Was macht ein Theaterverlag
Die Theaterverlage in Deutschland spielen eine wesentliche, unverzichtbare Rolle als Vermittler zwischen Urhebern – Autoren, Komponisten, Übersetzern usw.- einerseits, und Produzenten – Theatern, Medien – andererseits. Dabei sind sie in vielen Bereichen tätig, in denen die Theater selbst nicht aktiv werden können.
Die Theaterverlage beobachten und sondieren den umfangreichen deutschsprachigen wie den gesamten internationalen Markt für Bühnenwerke – eine Aufgabe, mit der jede Theaterdramaturgie schon rein personell und zeitlich vollkommen überfordert wäre. Sie filtern die bei ihnen eingehenden oder von ihnen angeforderten Werke durch ein sachgemäßes Lektorat und garantieren dabei eine erhebliche Qualitätskontrolle – eine Tatsache, die mich bei direkt von Autoren zugesandten Werken prinzipiell veranlasst, die Urheber an die Verlage zu verweisen und ohne Verlagsvertretung grds. kein Stück zur Aufführung zu bringen. Oft fördern die Verlage neue Autoren oder Komponisten und betreuen diese ebenso wie arrivierte Urheber häufig von der ersten Stückidee bis zur Uraufführung und darüber hinaus zur weiteren Verwertung der Werke. Dank ihrer Kenntnis der Theaterlandschaft bewerben sie die von ihnen vertretenen Werke gezielt bei Intendanten und Dramaturgen. Eine Aufgabe, die der einzelne Autor niemals mit gleichem Erfolg wahrnehmen könnte. Dabei werden die Theaterverlage unternehmerisch tätig, gehen für den Ankauf von Rechten erhebliche Risiken ein, die ebenso kein Theater jemals nur annähernd auf sich nehmen könnte oder dürfte.

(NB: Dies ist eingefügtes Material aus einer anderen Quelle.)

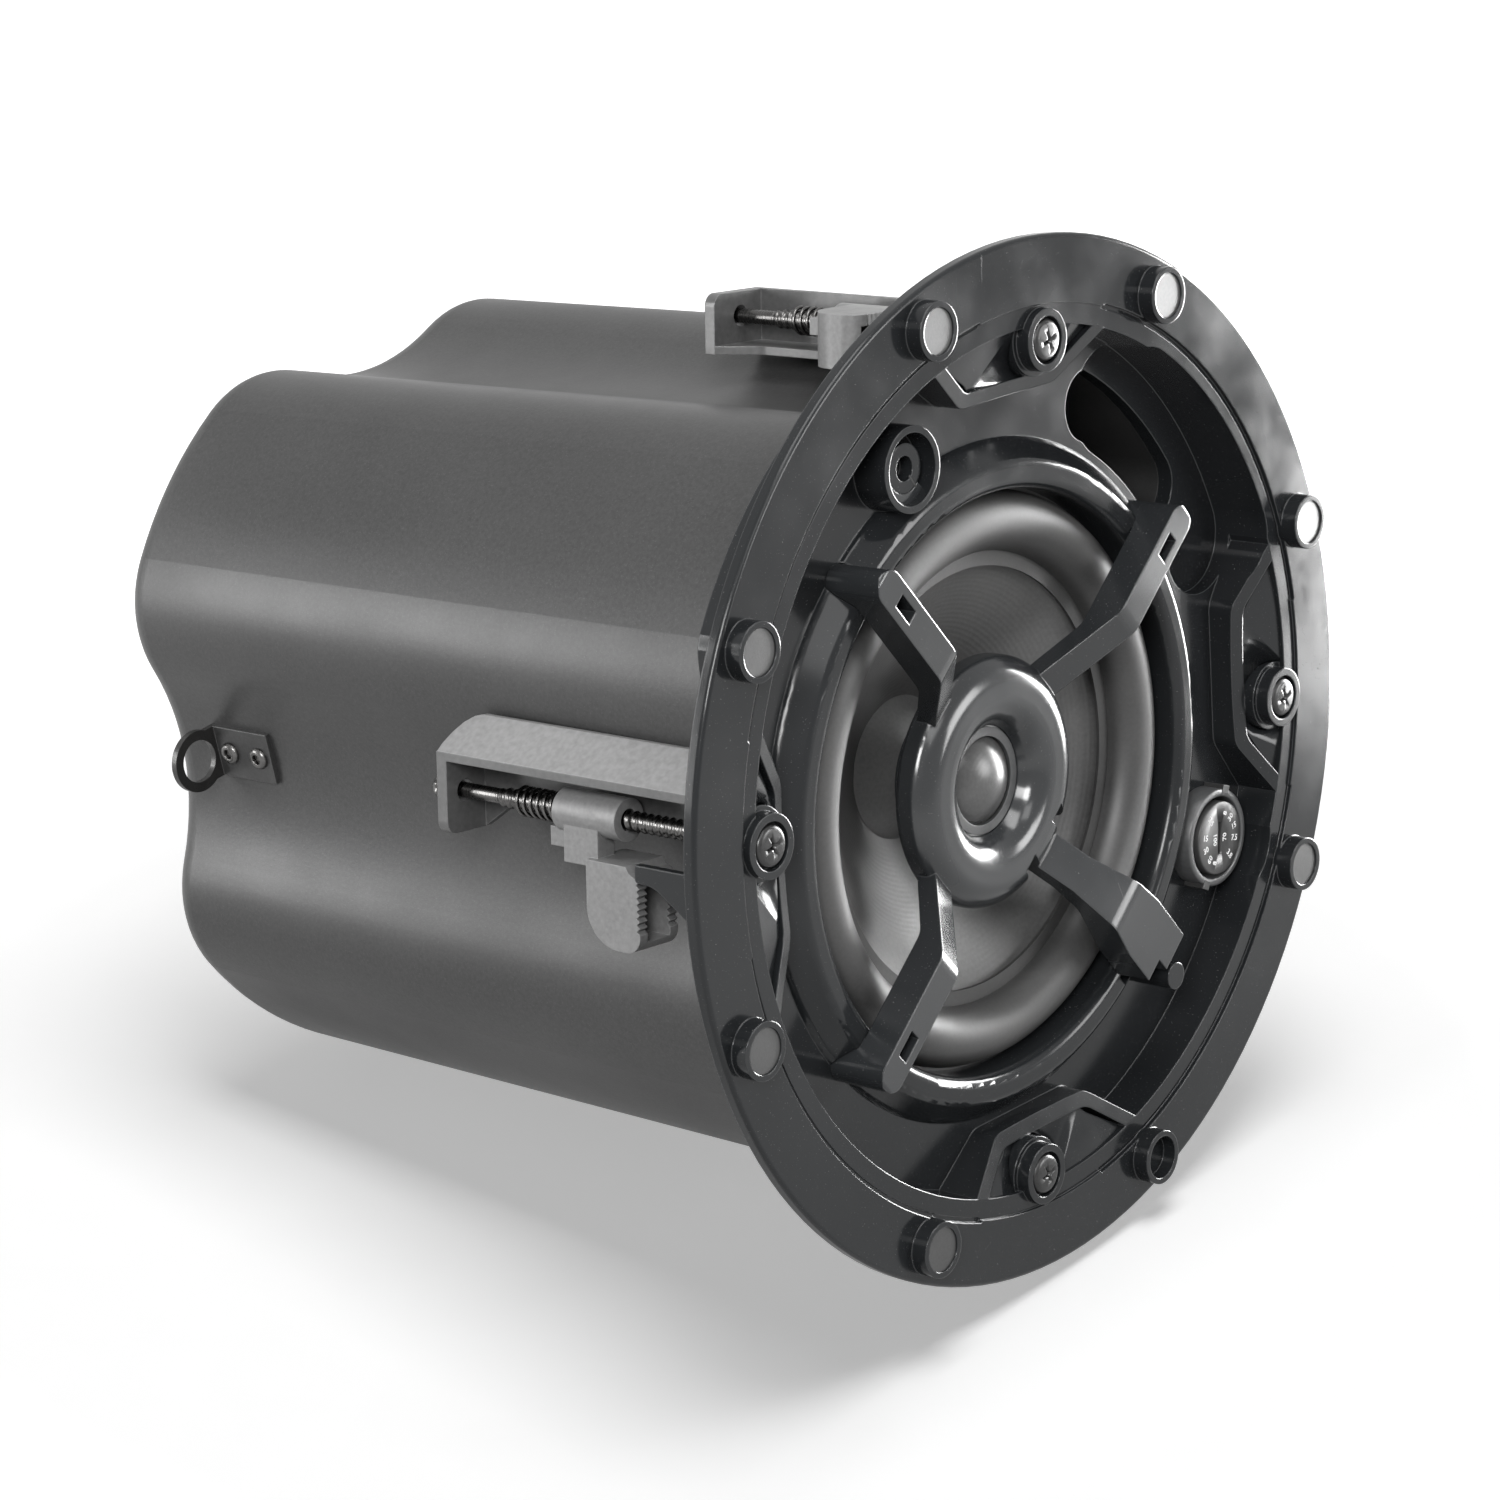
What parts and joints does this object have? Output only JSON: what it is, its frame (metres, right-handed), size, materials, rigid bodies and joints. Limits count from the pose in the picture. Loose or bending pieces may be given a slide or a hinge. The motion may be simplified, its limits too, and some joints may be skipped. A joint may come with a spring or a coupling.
{
  "type": "in-ceiling loudspeaker",
  "caption": "Round in-ceiling loudspeaker in a lobed steel can: coaxial driver under a tweeter bridge, bass port, tap dial, swing-out clamps and rear safety loops.",
  "frame": {"origin": "centre of the can's flat rear face, on the speaker's axis", "axes": "+Z along the speaker's axis, out of the front; +X to one clamp screw and +Y to the next one"},
  "size_m": [0.242, 0.242, 0.213],
  "materials": {
    "baffle_plastic": "gloss moulded ABS",
    "duct_plastic": "matt moulded plastic",
    "can_paint": "fine-grained powder coat",
    "magnet_nickel": "satin black nickel plate",
    "frame_paint": "black paint",
    "surround_rubber": "smooth rubber",
    "cone_plastic": "satin cone",
    "cap_plastic": "satin",
    "coil_former": "foil",
    "copper_wire": "enamelled copper",
    "spider_cloth": "impregnated cloth",
    "zinc_steel": "zinc plate",
    "ferrite": "sintered ferrite",
    "ring_plastic": "satin",
    "dome_film": "satin film",
    "dial_plastic": "matt with light print",
    "switch_plastic": "matt",
    "rivet_steel": "black zinc plate",
    "loop_steel": "fine-grained powder coat",
    "screw_steel": "black zinc plate",
    "spring_steel": "spring wire",
    "clamp_nylon": "glass-filled nylon",
    "grip_nylon": "nylon",
    "board_laminate": "circuit laminate"
  },
  "bodies": {
    "housing": {"baffle": "baffle_plastic", "port_duct": "duct_plastic", "back_can": "can_paint", "grille_magnets": "magnet_nickel", "driver_frame": "frame_paint", "surround": "surround_rubber", "spider": "spider_cloth", "top_plate": "zinc_steel", "ring_magnet": "ferrite", "back_plate": "zinc_steel", "tweeter_bridge": "baffle_plastic", "dome_ring": "ring_plastic", "tweeter_dome": "dome_film", "tweeter_magnet": "zinc_steel", "dial_ring": "ring_plastic", "tap_switch": "switch_plastic", "loop_rivets": "rivet_steel", "terminal_box": "can_paint", "terminal_cover": "can_paint", "cover_screws": "screw_steel", "cord_grip": "grip_nylon", "transformer_core": "zinc_steel", "transformer_winding": "copper_wire", "crossover_board": "board_laminate", "board_pillars": "grip_nylon", "safety_loop_west": "loop_steel", "safety_loop_south": "loop_steel", "clamp_channel_east": "clamp_nylon", "clamp_channel_north": "clamp_nylon", "clamp_channel_west": "clamp_nylon", "clamp_channel_south": "clamp_nylon"},
    "screw_east": {"clamp_screw_east": "screw_steel"},
    "carriage_east": {"clamp_spring_east": "spring_steel"},
    "arm_east": {"dog_leg_east": "clamp_nylon"},
    "screw_north": {"clamp_screw_north": "screw_steel"},
    "carriage_north": {"clamp_spring_north": "spring_steel"},
    "arm_north": {"dog_leg_north": "clamp_nylon"},
    "screw_west": {"clamp_screw_west": "screw_steel"},
    "carriage_west": {"clamp_spring_west": "spring_steel"},
    "arm_west": {"dog_leg_west": "clamp_nylon"},
    "screw_south": {"clamp_screw_south": "screw_steel"},
    "carriage_south": {"clamp_spring_south": "spring_steel"},
    "arm_south": {"dog_leg_south": "clamp_nylon"},
    "tap_knob": {"tap_dial": "dial_plastic"},
    "diaphragm": {"cone": "cone_plastic", "dust_cap": "cap_plastic", "voice_coil": "coil_former", "coil_winding": "copper_wire"}
  },
  "joints": [
    {"name": "clamp_travel_east", "type": "slide", "parent": "housing", "child": "carriage_east", "axis": [0, 0, 1], "range_m": [-0.015, 0.0195]},
    {"name": "screw_turn_east", "type": "hinge", "parent": "housing", "child": "screw_east", "pos_m": [0.0974, 0, 0.16], "axis": [0, 0, 1], "range_deg": [-2580, 3350]},
    {"name": "arm_swing_east", "type": "hinge", "parent": "carriage_east", "child": "arm_east", "pos_m": [0.0974, 0, 0.16], "axis": [0, 0, -1], "range_deg": [0, 90]},
    {"name": "clamp_travel_north", "type": "slide", "parent": "housing", "child": "carriage_north", "axis": [0, 0, 1], "range_m": [-0.015, 0.0195]},
    {"name": "screw_turn_north", "type": "hinge", "parent": "housing", "child": "screw_north", "pos_m": [0, 0.0974, 0.16], "axis": [0, 0, 1], "range_deg": [-2580, 3350]},
    {"name": "arm_swing_north", "type": "hinge", "parent": "carriage_north", "child": "arm_north", "pos_m": [0, 0.0974, 0.16], "axis": [0, 0, -1], "range_deg": [0, 90]},
    {"name": "clamp_travel_west", "type": "slide", "parent": "housing", "child": "carriage_west", "axis": [0, 0, 1], "range_m": [-0.015, 0.0195]},
    {"name": "screw_turn_west", "type": "hinge", "parent": "housing", "child": "screw_west", "pos_m": [-0.0974, 0, 0.16], "axis": [0, 0, 1], "range_deg": [-2580, 3350]},
    {"name": "arm_swing_west", "type": "hinge", "parent": "carriage_west", "child": "arm_west", "pos_m": [-0.0974, 0, 0.16], "axis": [0, 0, -1], "range_deg": [0, 90]},
    {"name": "clamp_travel_south", "type": "slide", "parent": "housing", "child": "carriage_south", "axis": [0, 0, 1], "range_m": [-0.015, 0.0195]},
    {"name": "screw_turn_south", "type": "hinge", "parent": "housing", "child": "screw_south", "pos_m": [0, -0.0974, 0.16], "axis": [0, 0, 1], "range_deg": [-2580, 3350]},
    {"name": "arm_swing_south", "type": "hinge", "parent": "carriage_south", "child": "arm_south", "pos_m": [0, -0.0974, 0.16], "axis": [0, 0, -1], "range_deg": [0, 90]},
    {"name": "tap_turn", "type": "hinge", "parent": "housing", "child": "tap_knob", "pos_m": [0.08038, -0.03329, 0.2], "axis": [0, 0, 1], "range_deg": [-75, 75]},
    {"name": "cone_travel", "type": "slide", "parent": "housing", "child": "diaphragm", "axis": [0, 0, 1], "range_m": [-0.003, 0.003], "stiffness_N_per_m": 1700, "deforming": ["surround", "spider"]}
  ],
  "couplings": [
    {"joint": "screw_turn_east", "follows": "clamp_travel_east", "rad_per_m": 2992},
    {"joint": "screw_turn_north", "follows": "clamp_travel_north", "rad_per_m": 2992},
    {"joint": "screw_turn_west", "follows": "clamp_travel_west", "rad_per_m": 2992},
    {"joint": "screw_turn_south", "follows": "clamp_travel_south", "rad_per_m": 2992}
  ]
}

Als Agenten stehen die Theaterverlage in ganz erheblichem Maße zwischen Bühnen und ausländischen Rechteinhabern, verhandeln dabei auf dem internationalen Markt in den unterschiedlichsten Rechtssystemen und Sprachen, beauftragen Übersetzer wie Bearbeiter und schaffen so erst verläßliche Grundlagen, mit denen die Theater die Aufführungsrechte für fremdsprachige Werke erwerben und abrechnen können. Wie wichtig und entlastend dies für die Bühnen ist, lässt sich am besten an den Fällen ermessen, in denen ausnahmsweise einmal kein Theaterverlag vermittelnd tätig wird: Bei Kompilationsshows bspw. – Theateraufführungen, in denen Werke von verschiedenen Urhebern verwoben werden und die nicht von einem Theaterverlag oder einer Verwertungsgesellschaft wie der GEMA vertreten werden.
Hier sind die Theater als Produzenten zur Erlangung des Aufführungsrechtes gezwungen, jeden einzelnen Urheber oder Erben bzw. deren Rechtsvertreter ausfindig zu machen und die Lizenzierung bis ins Detail zu verhandeln, ohne dabei die Rechtssicherheit zu haben, die sich aus den tariflichen Vereinbarungen zwischen Deutschem Bühnenverein und Verlegerverband ergeben. Auch größere Theater haben spätestens dann umfangreiche Probleme, innerhalb ihrer Mitarbeiterschaft das sowohl juristische wie dramaturgische Knowhow zusammenzustellen, das zum rechtlich einwandfreien und wirtschaftlich sinnvollen Erwerb der Aufführungsrechte unabdingbar ist.
Ich kann aus nahezu 40-jähriger Erfahrung als Dramaturg und Intendant wie als Übersetzer und Autor bestätigen, dass die in Deutschland tätigen Theaterverlage für die Arbeit der Bühnen unverzichtbar sind. Sie stehen am Beginn der Produktion eines Bühnenwerkes und haben einen außerhalb der Branche vielleicht unterschätzten, im Kern aber entscheidenden Anteil am Wesen einer lebendigen und blühenden Theaterlandschaft.